Welcome to my first day away! Here is number nine.
The Only Difference Between Skyclad and Not, Is What Burns First
Well, that one is pretty much…we’ve all been there. You knock over a candle or bring that incense a little too close to your skin, and suddenly you’re cursing the Charge of the Goddess, which boldly states that to be free, we must be skyclad in our rites.
For those visiting, I’d like to explain a bit. “Skyclad” is the witch-word for naked as the day you were born. We ideally practice skyclad. This is in part based on Gerald Gardner’s exclamation in Witchcraft Today that the energy from our rites functions better when it exudes off of our skin, instead of being trapped underneath clothes. A lot of public pagan rites tend to favor medieval dress, probably because it’s nice looking, obscure enough, and makes us feel pretty.
Skyclad is surprisingly hard to achieve when you’re a city witch, or not quite independent – in college, or living with other people who don’t share your views (parents, sexual partner, etc). The room you’re occupying always has a chance to be knocked upon, even if you tell them you’re trying to sleep, and nothing disturbs a good, bare ass naked meditation like cheering from the next room as the Yankees hit another home run.

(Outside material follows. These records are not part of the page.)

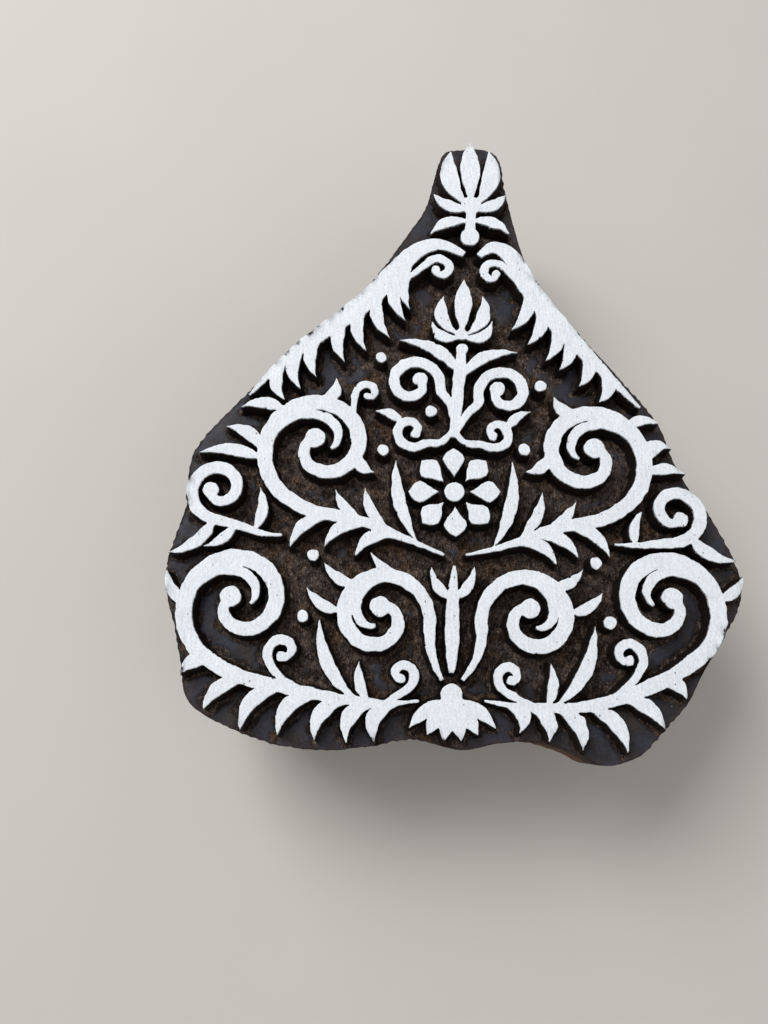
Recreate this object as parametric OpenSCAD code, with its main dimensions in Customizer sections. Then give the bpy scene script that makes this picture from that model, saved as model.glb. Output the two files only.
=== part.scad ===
// Hand stamp for printing cloth: a slab of hardwood sawn to the outline of its design,
// carved in relief on the printing side, with a grip screwed to its back.
// It stands on its grip with the printing side up. Millimetres, +Z up, the origin at
// the middle of the footprint, on the surface that the grip stands on.

/* [Printing face] */
// Width of the block across its printing face
face_w = 131; // [110:1:160]
// Height of the block from its foot to its tip
face_h = 158; // [135:1:190]
// Height of the standing lands above the carved floor
land_h = 4; // [2.5:0.5:6]
// Factor on the width of every carved line
line_w = 1; // [0.85:0.05:1.1]

/* [Block] */
// Thickness of the slab under the carved floor
slab_t = 20; // [16:1:30]

/* [Handle] */
// Length of the handle along the width of the block
handle_len = 92; // [80:1:105]
// Width of the handle at its two ends
handle_w = 30; // [26:1:38]
// Height of the handle from its resting face to the slab
handle_h = 26; // [22:1:36]
// Width of the waist that the hand closes on
waist_w = 21; // [18:1:24]
// Length of each full end beyond the waist
handle_end = 11; // [8:1:14]
// Depth of the finger groove along each side
groove_d = 2.5; // [1:0.5:3]
// Radius of the handle's rounded corners and edges
handle_r = 4; // [2:0.5:6]

/* [Screws] */
// Distance between the two screws
screw_gap = 66; // [56:1:70]
// Diameter of a screw's shank
shank_d = 4; // [3:0.5:5]
// Diameter of a screw's head
head_d = 8; // [7:0.5:9]
// Thickness of a screw's head
head_t = 2.6; // [2:0.2:3]
// Depth at which the head sits in its counterbore
head_sunk = 12; // [8:1:14]
// Length of a screw's grip in the slab
screw_bite = 12; // [8:1:13]
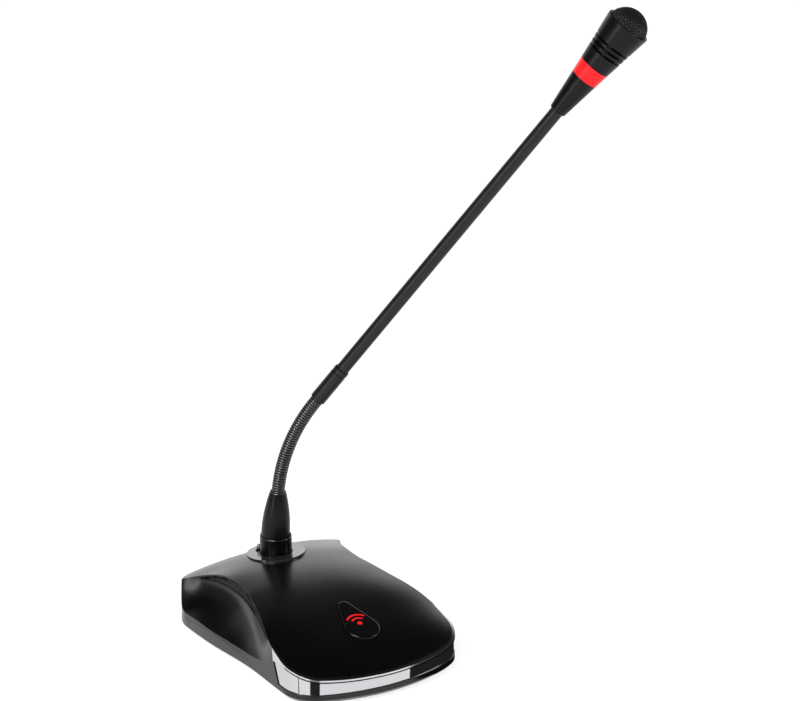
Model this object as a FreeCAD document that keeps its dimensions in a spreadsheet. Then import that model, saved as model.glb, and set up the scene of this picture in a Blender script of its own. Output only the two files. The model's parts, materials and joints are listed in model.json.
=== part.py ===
"""Gooseneck conference microphone: base with talk button, plug-in flexible stem and lit head.

Millimetres. The origin is on the desk under the middle of the base, +Z is up, +Y is the rear
and -Y the front, where the talk button is. The stem rises from a collar near the rear and leans
to the right and the front.
"""
import FreeCAD, Part
import math
import os
import Sketcher
from FreeCAD import Placement, Rotation, Vector

doc = FreeCAD.newDocument("Microphone")
NODES = []

# ---------------------------------------------------------------- driving dimensions
SIZES = (
    # base casing
    ("base_length", 169.0, "rear face to front face"),
    ("base_half_width", 64.0, "widest place, beside the collar"),
    ("base_waist", 4.0, "how much narrower each side is from the middle to the front"),
    ("base_height", 44.3, "desk to the top of the crown"),
    ("front_bow_radius", 120.0, "curve of the front edge in plan"),
    ("front_corner_radius", 24.0, ""),
    ("rear_corner_radius", 24.0, ""),
    ("edge_round", 2.4, "how far the tray's lower edge is drawn in"),
    ("wall", 2.2, "casing wall"),
    ("seam_rear", 8.0, "height of the casing seam at the rear"),
    ("seam_peak", 13.0, "height of the seam where the tray shows most"),
    ("seam_front", 5.6, ""),
    ("tray_floor", 2.0, ""),
    ("foot_lift", 2.6, "gap between the tray and the desk"),
    ("fit_gap", 0.15, "gap between casing pieces that are seated in each other"),
    # front trim
    ("trim_depth", 1.7, "recess that the gloss band and the bright line sit in"),
    ("trim_step", 0.6, "how far the gloss band stands back from the lip"),
    ("trim_bottom", 8.3, "height of the band's lower edge"),
    ("trim_start", 101.0, "distance of the band's ends from the collar axis"),
    ("strip_width", 1.1, "bright line along the band's top"),
    # perforated bands
    ("grille_drop", 7.0, "height of each band"),
    ("grille_depth", 1.0, ""),
    # collar, socket and latch
    ("collar_setback", 27.5, "rear face to the collar axis"),
    ("collar_diameter", 37.5, ""),
    ("collar_thickness", 3.0, ""),
    ("collar_tilt", 7.0, "backward tilt of the disc, degrees"),
    ("barrel_diameter", 20.4, ""),
    ("barrel_gap", 0.6, "between the barrel and the hole in the disc"),
    ("barrel_top", 11.5, "top of the barrel above the disc"),
    ("spigot_diameter", 18.4, "part of the plug inside the socket"),
    ("spigot_length", 17.0, ""),
    ("socket_gap", 0.3, "between the spigot and the socket wall"),
    ("socket_wall", 2.0, ""),
    ("socket_flange", 33.0, "diameter of the socket's flange"),
    ("socket_flange_thickness", 2.4, ""),
    ("socket_drop", 6.6, "disc top to the socket's flange"),
    ("latch_width", 4.0, ""),
    ("latch_thickness", 1.6, ""),
    ("latch_angle", 125.0, "place of the latch round the barrel, degrees from +X"),
    ("latch_rise", 5.0, "height of the latch above the disc"),
    ("latch_travel", 2.0, ""),
    # talk button
    ("button_distance", 100.0, "collar axis to the button's reference point"),
    ("button_big_radius", 11.7, "round end of the opening"),
    ("button_small_radius", 4.7, "narrow end of the opening"),
    ("button_span", 22.2, "between the two round centres"),
    ("button_offset", 5.7, "reference point to the big round centre"),
    ("button_gap", 0.45, "between the cap and the edge of the opening"),
    ("button_rise", 0.8, "cap above the casing"),
    ("button_sag", 1.3, "how far the casing falls away at the ends of the button"),
    ("button_bevel", 1.5, ""),
    ("button_flange", 0.8, "flange of the cap beyond the opening"),
    ("button_flange_thickness", 0.9, ""),
    ("button_travel", 0.9, ""),
    ("guide_wall", 1.5, ""),
    ("guide_depth", 4.0, ""),
    ("symbol_depth", 0.6, "inlaid red symbol"),
    ("symbol_dot", 1.6, "radius"),
    ("symbol_line", 1.2, "width of the symbol's arcs"),
    ("symbol_pitch", 3.2, "between the arcs"),
    ("plunger_diameter", 3.2, ""),
    ("switch_width", 6.0, ""),
    ("switch_height", 3.6, ""),
    ("switch_depth", 11.5, "casing surface to the switch board"),
    # inside the base
    ("ballast_thickness", 5.0, ""),
    ("ballast_inset", 9.0, "casing side to the edge of the steel plate"),
    ("board_height", 15.0, "desk to the underside of the main board"),
    ("board_thickness", 1.6, ""),
    ("board_width", 50.0, ""),
    ("board_length", 58.0, ""),
    ("board_distance", 58.0, "collar axis to the middle of the board"),
    ("standoff_diameter", 5.0, ""),
    ("speaker_diameter", 20.0, ""),
    ("speaker_depth", 8.0, ""),
    ("speaker_distance", 40.0, "collar axis to the speakers"),
    ("speaker_room", 5.0, "upper edge of the cover to the face of the speaker"),
    ("bracket_thickness", 1.6, ""),
    ("outlet_diameter", 15.0, "outside of the round outlet"),
    ("outlet_bore", 6.4, "hole for the cable"),
    ("outlet_depth", 9.0, ""),
    ("outlet_height", 19.5, "desk to the outlet axis"),
    ("outlet_flange", 19.0, ""),
    ("foot_diameter", 13.0, ""),
    ("foot_thickness", 3.0, ""),
    ("boss_split", 15.0, "height where the tray's posts meet the cover's bosses"),
    ("screw_diameter", 3.0, ""),
    ("screw_head", 5.6, "diameter"),
    ("screw_head_height", 2.0, ""),
    ("screw_length", 16.0, ""),
    ("boss_diameter", 8.0, ""),
    # stem
    ("boot_pivot", 15.2, "height above the disc where the boot starts to lean"),
    ("boot_length", 24.2, "pivot to the foot of the flexible section"),
    ("boot_lip", 2.1, "how far the boot reaches up round the flexible section"),
    ("boot_sunk", 4.4, "pivot to the foot of the boot inside the barrel"),
    ("boot_foot_diameter", 18.2, ""),
    ("boot_tip_diameter", 10.8, ""),
    ("boot_lean", 4.0, "degrees"),
    ("stem_heading", -34.4, "direction of the lean in plan, degrees from +X"),
    ("stem_lean", 37.7, "lean of the rigid tube, degrees"),
    ("flex_length", 68.7, ""),
    ("flex_diameter", 8.6, ""),
    ("flex_bore", 3.0, "hole for the wires"),
    ("ball_radius", 3.4, "balls of the flexible section"),
    ("bead_gap", 0.3, "ball to socket in the flexible section"),
    ("bead_slit", 1.6, "axial gap between beads"),
    ("flex_root", 8.0, "length held in the boot"),
    ("flex_tail", 7.4, "straight length beyond the hinged part"),
    ("ferrule_start", 2.4, "end of the hinged part of the flexible section to the ferrule"),
    ("ferrule_length", 26.0, ""),
    ("ferrule_diameter", 10.0, ""),
    ("tube_diameter", 8.4, ""),
    ("tube_bore", 6.4, ""),
    ("cable_diameter", 4.2, "wires inside the tube"),
    # head, lengths measured along the stem
    ("head_start", 243.1, "top of the flexible section to the head's foot"),
    ("lower_cone_length", 26.3, ""),
    ("ring_length", 9.8, ""),
    ("upper_cone_length", 32.2, ""),
    ("head_foot_diameter", 10.8, ""),
    ("ring_foot_diameter", 17.4, ""),
    ("ring_top_diameter", 19.9, ""),
    ("rim_diameter", 28.9, ""),
    ("dome_diameter", 26.0, ""),
    ("dome_height", 11.6, ""),
    ("head_wall", 1.3, ""),
    ("groove_pitch", 3.4, ""),
    ("groove_width", 1.6, ""),
    ("groove_depth", 0.8, ""),
    ("capsule_diameter", 14.0, ""),
    ("capsule_length", 9.0, ""),
)
LINKS = 8                      # hinges in the flexible section


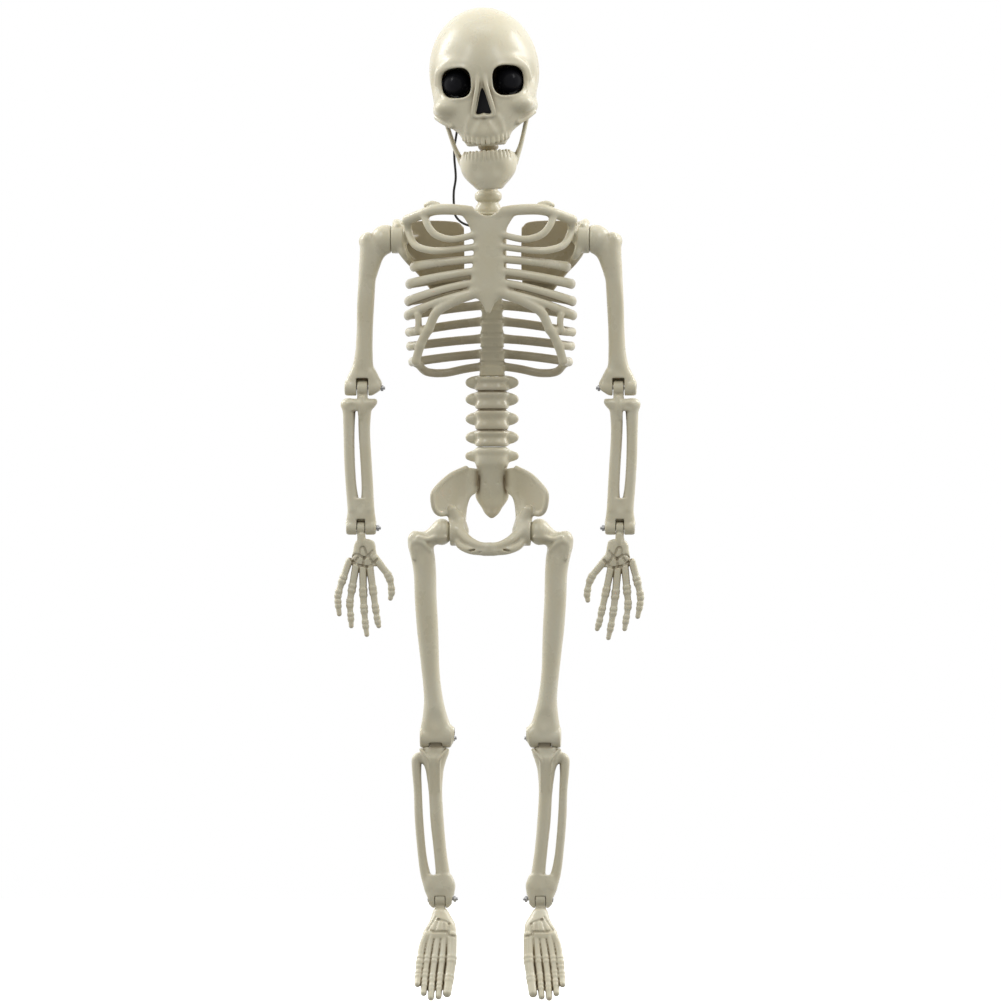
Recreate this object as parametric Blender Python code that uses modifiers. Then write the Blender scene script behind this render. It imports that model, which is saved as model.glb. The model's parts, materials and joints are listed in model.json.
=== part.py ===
"""Hanging skeleton figure, about 0.91 m tall, as an assembly of jointed plastic bones.

The figure faces -Y, +Z is up and +X is the figure's own left.  The origin is the hang point at
the base of the neck.  Lengths in this file are millimetres, and MM turns them into metres.
"""
import math

import bpy
import bmesh
from mathutils import Matrix, Vector

MM = 0.001
GAP = 0.35                 # clearance between neighbouring mouldings

# Joint axes: every limb hinge runs along X
NECK_X = -2.5              # the neck stands slightly off the breastbone's centre line
NECK_Y = 8.0
NOD_Z = 72.0               # centre of the neck ball
HEAD_ROLL = -3.5           # degrees, the head leans towards the figure's right
JAW_Y, JAW_UP = -14.0, 15.0
SHOULDER_X, SHOULDER_Z = 91.7, -30.5
ELBOW_X, ELBOW_Z = 118.5, -168.2
WRIST_X, WRIST_Z = 119.8, -297.5
HIP_X, HIP_Z = 37.7, -301.0
KNEE_X, KNEE_Z = 50.4, -491.6
ANKLE_X, ANKLE_Z = 46.5, -640.3
ELBOW_HALF, WRIST_HALF, KNEE_HALF, ANKLE_HALF = 16.6, 14.0, 14.8, 12.0     # half widths across the hinge ears

# Hinges
SCREW_R = 1.5
HOLE_R = 1.9
HEAD_R, HEAD_H = 3.1, 1.8
NUT_R, NUT_H = 3.2, 2.4
RECESS_R, RECESS = 3.7, 2.4          # counterbore that hides each screw head in the outer ear
TAIL = 1.6                           # how far a screw stands out past its nut
PIN_R, PIN_HOLE_R = 2.5, 3.0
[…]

But even beyond that, when a skyclad ritual is headed towards successful, there are infinite more dangers to be aware of. The dresser that sits behind you has corners that are a lot more painful on your bare skin than they are behind a padding of denim. And most importantly? The candles. I’ve usually got at least 7 going – three on the altar, and one in each direction. That’s a lot of heat, and in a small room, that’s a lot of chance for hair or skin to get caught on fire. Even hot wax can hit sensitive bits of your body, or burning ash from incense.